> AIM OF THE TASK
Quote every line as given.

Stored items
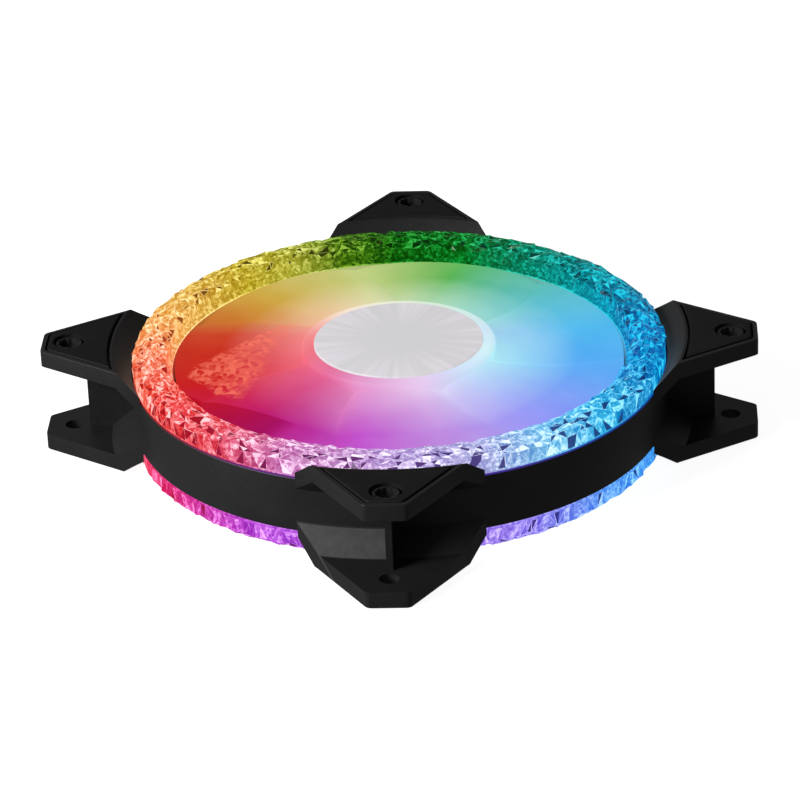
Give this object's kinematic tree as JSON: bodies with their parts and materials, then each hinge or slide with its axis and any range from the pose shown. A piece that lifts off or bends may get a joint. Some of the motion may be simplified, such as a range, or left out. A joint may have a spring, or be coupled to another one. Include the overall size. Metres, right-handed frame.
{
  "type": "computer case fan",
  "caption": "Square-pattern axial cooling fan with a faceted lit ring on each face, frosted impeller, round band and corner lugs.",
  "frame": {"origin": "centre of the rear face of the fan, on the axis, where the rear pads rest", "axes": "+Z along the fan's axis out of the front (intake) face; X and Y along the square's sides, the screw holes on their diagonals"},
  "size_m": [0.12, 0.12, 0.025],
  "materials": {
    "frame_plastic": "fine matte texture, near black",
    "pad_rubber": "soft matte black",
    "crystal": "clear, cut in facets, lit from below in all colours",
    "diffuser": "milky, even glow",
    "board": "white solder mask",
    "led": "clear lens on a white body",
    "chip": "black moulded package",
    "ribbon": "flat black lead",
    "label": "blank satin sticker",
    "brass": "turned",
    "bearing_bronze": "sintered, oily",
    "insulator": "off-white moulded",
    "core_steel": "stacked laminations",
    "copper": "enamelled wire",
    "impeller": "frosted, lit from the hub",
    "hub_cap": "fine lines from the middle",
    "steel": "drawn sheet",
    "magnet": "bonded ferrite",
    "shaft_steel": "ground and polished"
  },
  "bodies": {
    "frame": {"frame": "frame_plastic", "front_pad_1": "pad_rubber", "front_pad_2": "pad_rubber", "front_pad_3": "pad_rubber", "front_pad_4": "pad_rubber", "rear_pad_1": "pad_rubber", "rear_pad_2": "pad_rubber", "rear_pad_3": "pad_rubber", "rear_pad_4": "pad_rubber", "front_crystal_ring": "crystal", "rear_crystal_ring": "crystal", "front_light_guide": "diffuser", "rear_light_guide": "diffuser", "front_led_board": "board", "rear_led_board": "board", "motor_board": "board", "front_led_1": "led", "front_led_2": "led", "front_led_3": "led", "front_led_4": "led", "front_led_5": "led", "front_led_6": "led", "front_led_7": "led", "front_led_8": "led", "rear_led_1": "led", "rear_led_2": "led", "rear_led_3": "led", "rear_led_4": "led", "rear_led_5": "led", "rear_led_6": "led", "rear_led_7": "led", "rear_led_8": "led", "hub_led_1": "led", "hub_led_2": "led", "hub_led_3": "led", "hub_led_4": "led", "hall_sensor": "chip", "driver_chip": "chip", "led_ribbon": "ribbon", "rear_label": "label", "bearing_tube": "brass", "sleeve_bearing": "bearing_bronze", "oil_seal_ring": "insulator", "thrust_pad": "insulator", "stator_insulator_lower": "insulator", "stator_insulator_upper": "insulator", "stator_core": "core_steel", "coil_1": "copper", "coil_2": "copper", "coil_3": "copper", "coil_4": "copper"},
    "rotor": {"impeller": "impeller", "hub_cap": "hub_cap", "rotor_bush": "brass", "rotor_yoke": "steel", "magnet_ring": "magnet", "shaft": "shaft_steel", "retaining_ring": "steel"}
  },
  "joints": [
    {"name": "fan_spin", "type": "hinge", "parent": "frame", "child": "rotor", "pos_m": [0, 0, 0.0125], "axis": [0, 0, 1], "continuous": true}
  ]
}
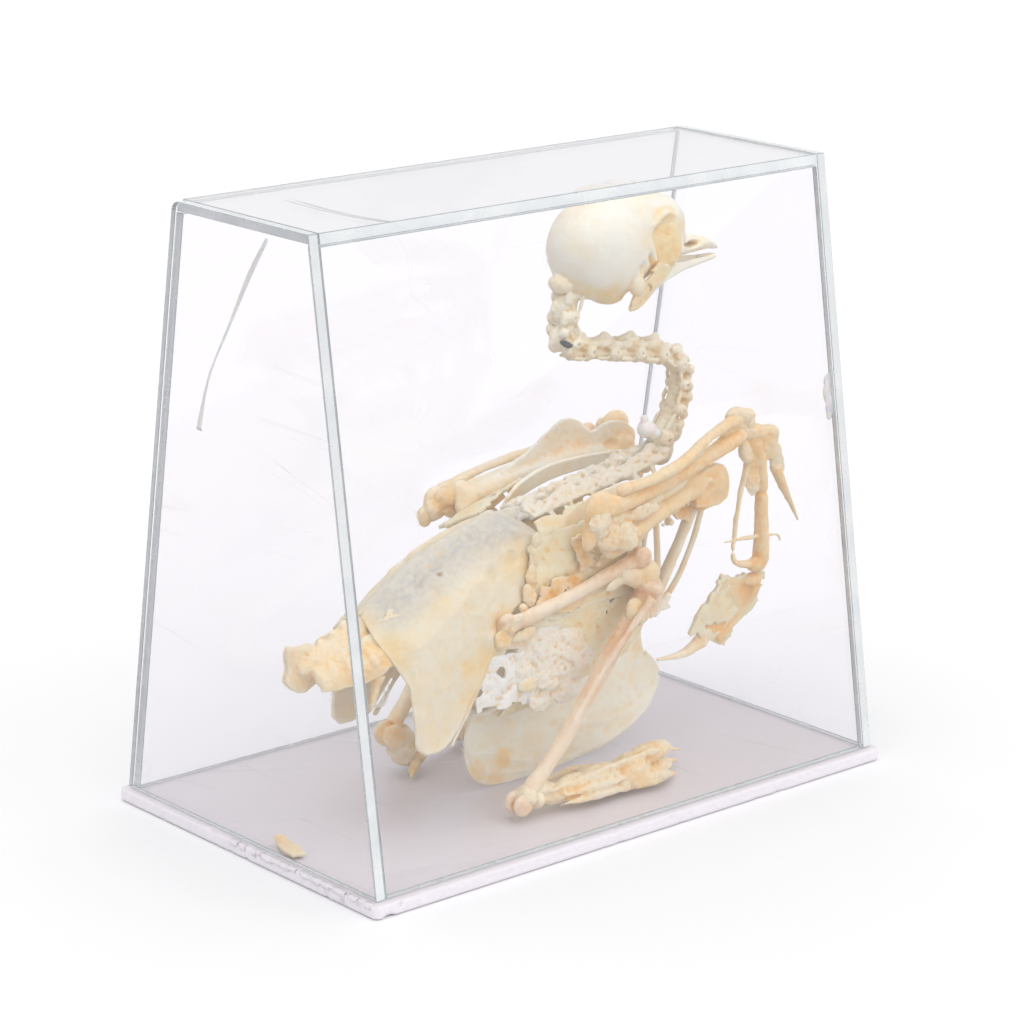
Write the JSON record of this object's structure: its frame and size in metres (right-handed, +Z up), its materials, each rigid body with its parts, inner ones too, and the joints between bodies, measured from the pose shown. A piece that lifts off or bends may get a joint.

> EXERCISE SOLUTION
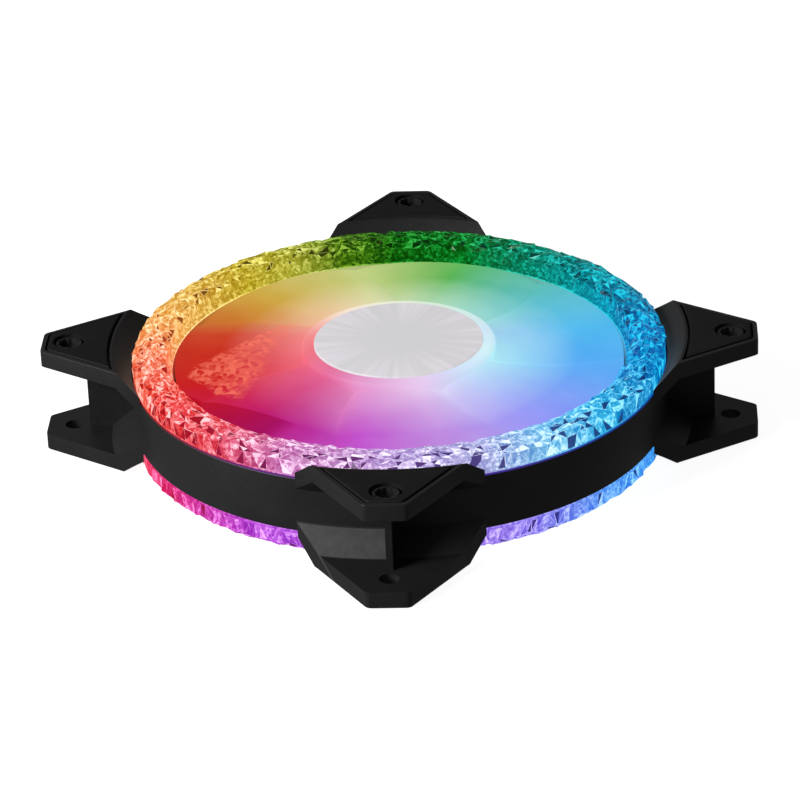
Give this object's kinematic tree as JSON: bodies with their parts and materials, then each hinge or slide with its axis and any range from the pose shown. A piece that lifts off or bends may get a joint. Some of the motion may be simplified, such as a range, or left out. A joint may have a spring, or be coupled to another one. Include the overall size. Metres, right-handed frame.
{
  "type": "computer case fan",
  "caption": "Square-pattern axial cooling fan with a faceted lit ring on each face, frosted impeller, round band and corner lugs.",
  "frame": {"origin": "centre of the rear face of the fan, on the axis, where the rear pads rest", "axes": "+Z along the fan's axis out of the front (intake) face; X and Y along the square's sides, the screw holes on their diagonals"},
  "size_m": [0.12, 0.12, 0.025],
  "materials": {
    "frame_plastic": "fine matte texture, near black",
    "pad_rubber": "soft matte black",
    "crystal": "clear, cut in facets, lit from below in all colours",
    "diffuser": "milky, even glow",
    "board": "white solder mask",
    "led": "clear lens on a white body",
    "chip": "black moulded package",
    "ribbon": "flat black lead",
    "label": "blank satin sticker",
    "brass": "turned",
    "bearing_bronze": "sintered, oily",
    "insulator": "off-white moulded",
    "core_steel": "stacked laminations",
    "copper": "enamelled wire",
    "impeller": "frosted, lit from the hub",
    "hub_cap": "fine lines from the middle",
    "steel": "drawn sheet",
    "magnet": "bonded ferrite",
    "shaft_steel": "ground and polished"
  },
  "bodies": {
    "frame": {"frame": "frame_plastic", "front_pad_1": "pad_rubber", "front_pad_2": "pad_rubber", "front_pad_3": "pad_rubber", "front_pad_4": "pad_rubber", "rear_pad_1": "pad_rubber", "rear_pad_2": "pad_rubber", "rear_pad_3": "pad_rubber", "rear_pad_4": "pad_rubber", "front_crystal_ring": "crystal", "rear_crystal_ring": "crystal", "front_light_guide": "diffuser", "rear_light_guide": "diffuser", "front_led_board": "board", "rear_led_board": "board", "motor_board": "board", "front_led_1": "led", "front_led_2": "led", "front_led_3": "led", "front_led_4": "led", "front_led_5": "led", "front_led_6": "led", "front_led_7": "led", "front_led_8": "led", "rear_led_1": "led", "rear_led_2": "led", "rear_led_3": "led", "rear_led_4": "led", "rear_led_5": "led", "rear_led_6": "led", "rear_led_7": "led", "rear_led_8": "led", "hub_led_1": "led", "hub_led_2": "led", "hub_led_3": "led", "hub_led_4": "led", "hall_sensor": "chip", "driver_chip": "chip", "led_ribbon": "ribbon", "rear_label": "label", "bearing_tube": "brass", "sleeve_bearing": "bearing_bronze", "oil_seal_ring": "insulator", "thrust_pad": "insulator", "stator_insulator_lower": "insulator", "stator_insulator_upper": "insulator", "stator_core": "core_steel", "coil_1": "copper", "coil_2": "copper", "coil_3": "copper", "coil_4": "copper"},
    "rotor": {"impeller": "impeller", "hub_cap": "hub_cap", "rotor_bush": "brass", "rotor_yoke": "steel", "magnet_ring": "magnet", "shaft": "shaft_steel", "retaining_ring": "steel"}
  },
  "joints": [
    {"name": "fan_spin", "type": "hinge", "parent": "frame", "child": "rotor", "pos_m": [0, 0, 0.0125], "axis": [0, 0, 1], "continuous": true}
  ]
}
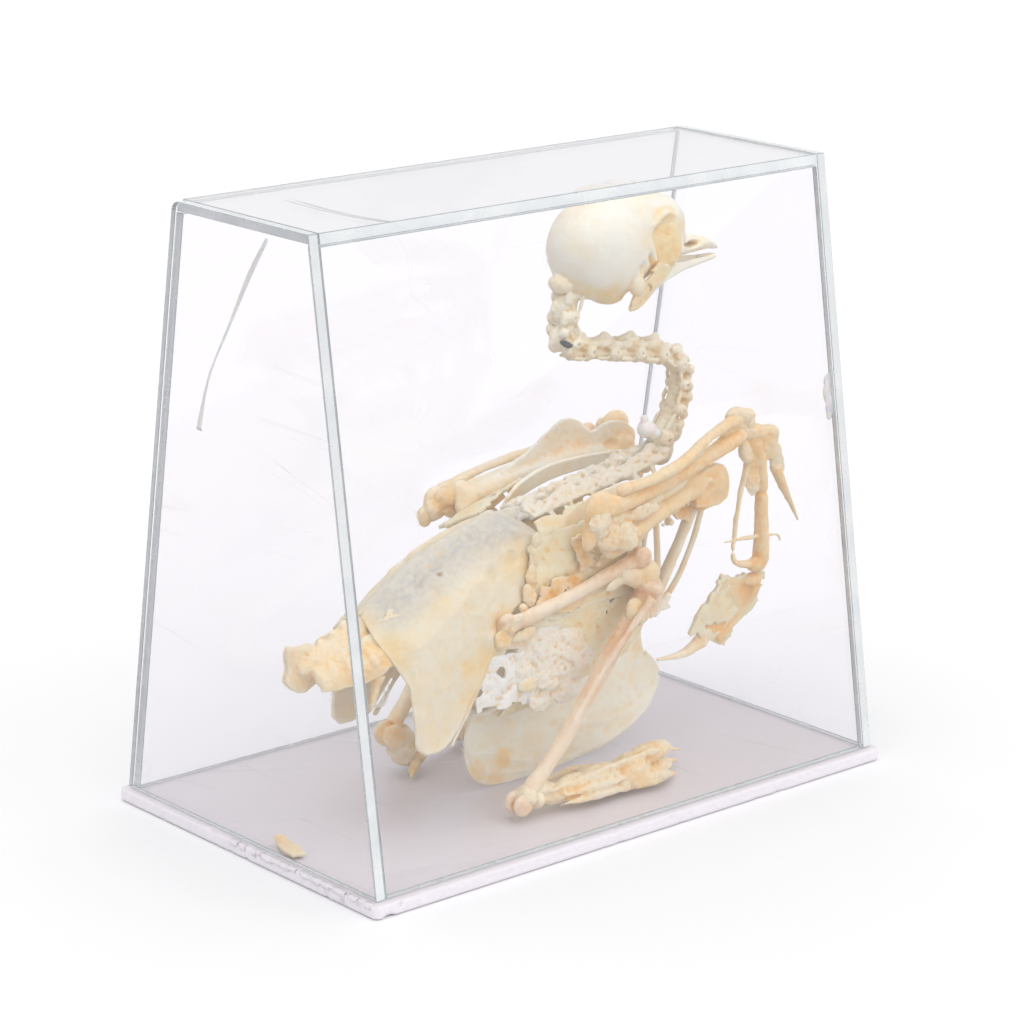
Write the JSON record of this object's structure: its frame and size in metres (right-handed, +Z up), its materials, each rigid body with its parts, inner ones too, and the joints between bodies, measured from the pose shown. A piece that lifts off or bends may get a joint.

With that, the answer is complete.